Takeaway: Light ends accumulated excess barge capacity over successive sessions, while middle distillate liquidity remained too thin to facilitate meaningful price discovery in either direction.


4. Operational Context: Oversupply and Oil Price Headwinds

  • Barge availability remained elevated throughout the week in both product segments, with empty vessels reported across the ARA and on Flushing and Ghent routes from mid-week onwards.
  • Demand for prompt tonnage was described as weak by operators, with competition for limited cargoes intensifying as the week progressed.
  • By Friday, overcapacity had extended into the middle distillates segment, though too few fixtures were concluded to register a change in published rates.
  • Crude oil prices fell sharply on Friday, reaching their lowest level in several weeks, adding a significant bearish macro undertone to the session.
  • A sustained decline in crude benchmarks risks a corresponding softening in refined product prices, which could further dampen charterer urgency and weigh on any near-term recovery in ARA barge freight rates.

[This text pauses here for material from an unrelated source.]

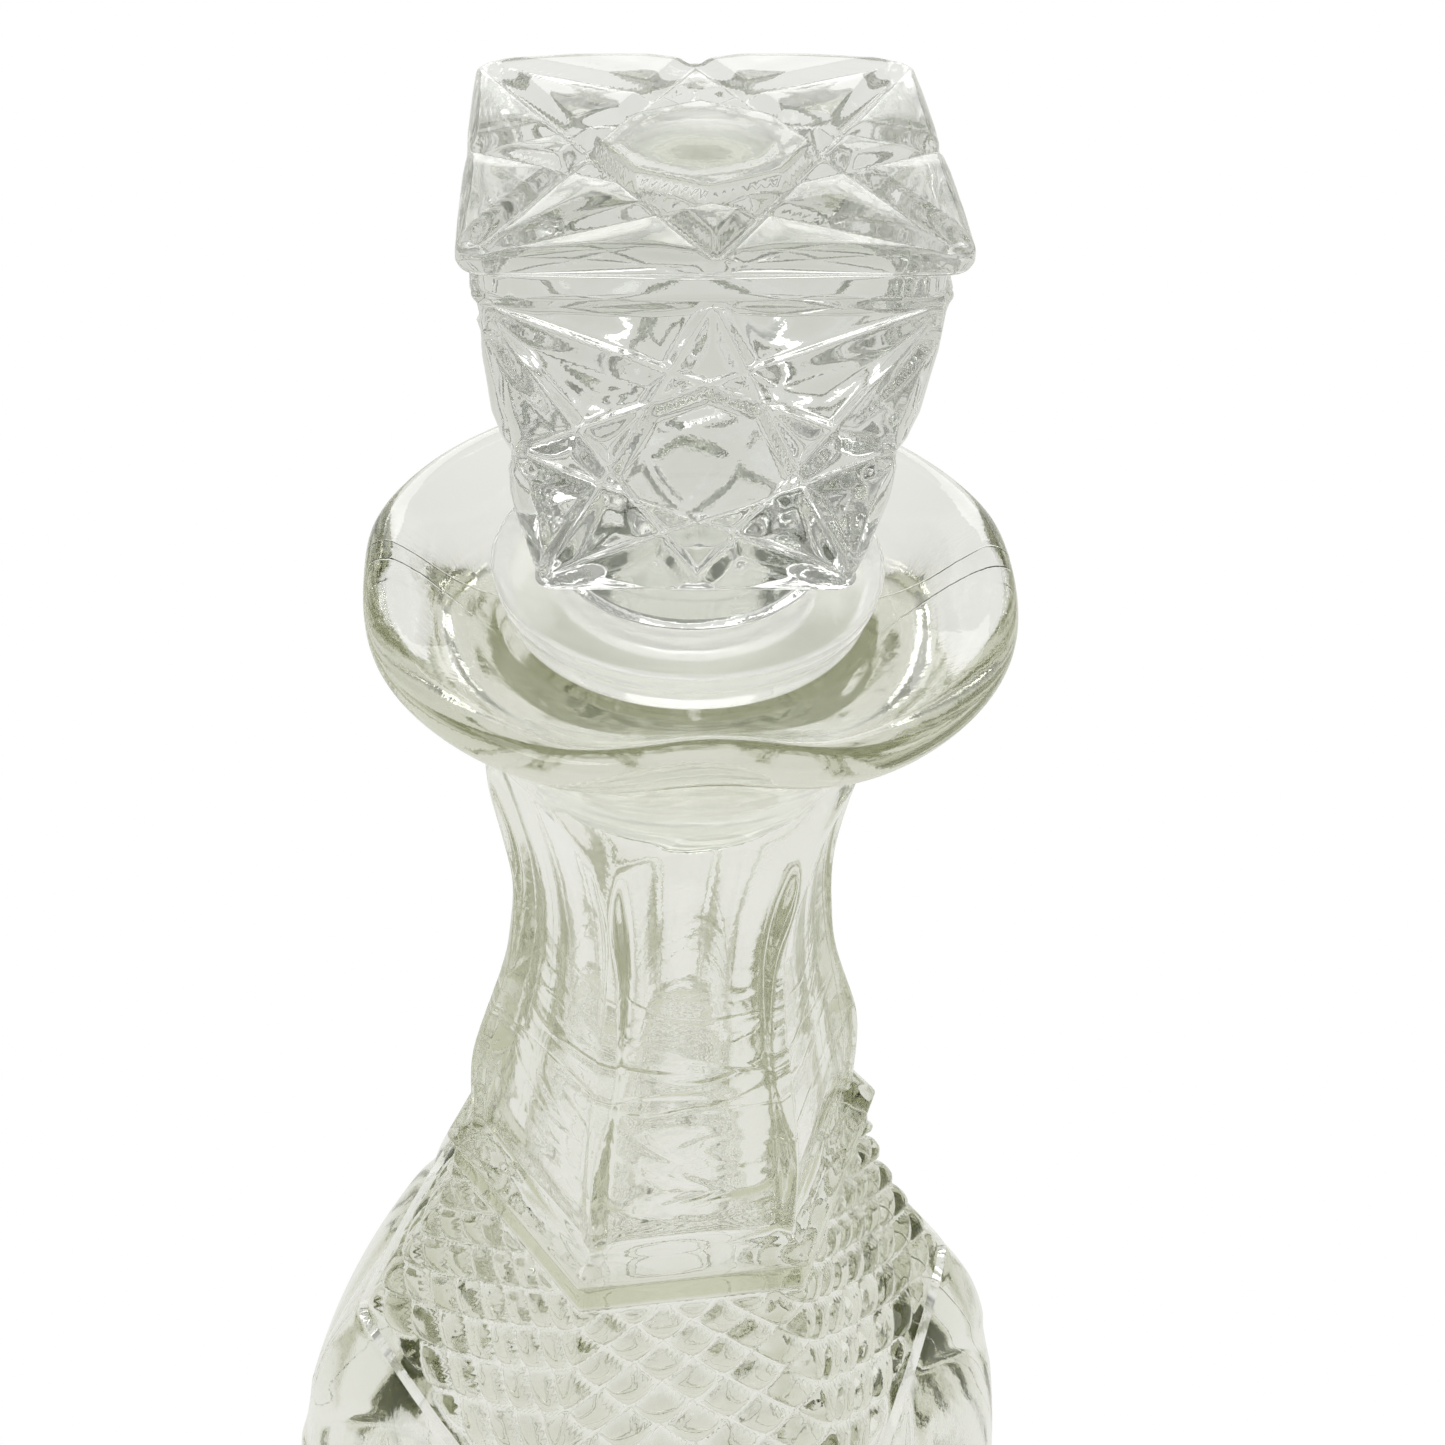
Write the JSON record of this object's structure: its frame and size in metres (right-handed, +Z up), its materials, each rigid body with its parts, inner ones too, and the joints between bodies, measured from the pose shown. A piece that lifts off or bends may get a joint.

Takeaway: The combination of structural vessel oversupply and an increasingly bearish macro environment creates a challenging backdrop for freight rate recovery heading into the following week.


Conclusion

The ARA barge freight market during 14–17 April was defined by a clear divergence between product segments and a sustained decline in traded activity through the week. Middle distillates remained anchored by low liquidity, holding published rates stable in the absence of sufficient deal flow. Light ends, however, experienced meaningful rate erosion as vessel availability continued to outpace demand across consecutive sessions. The week’s quietest session on Friday, set against a backdrop of sharply falling crude oil prices, casts a cautious outlook over the coming period.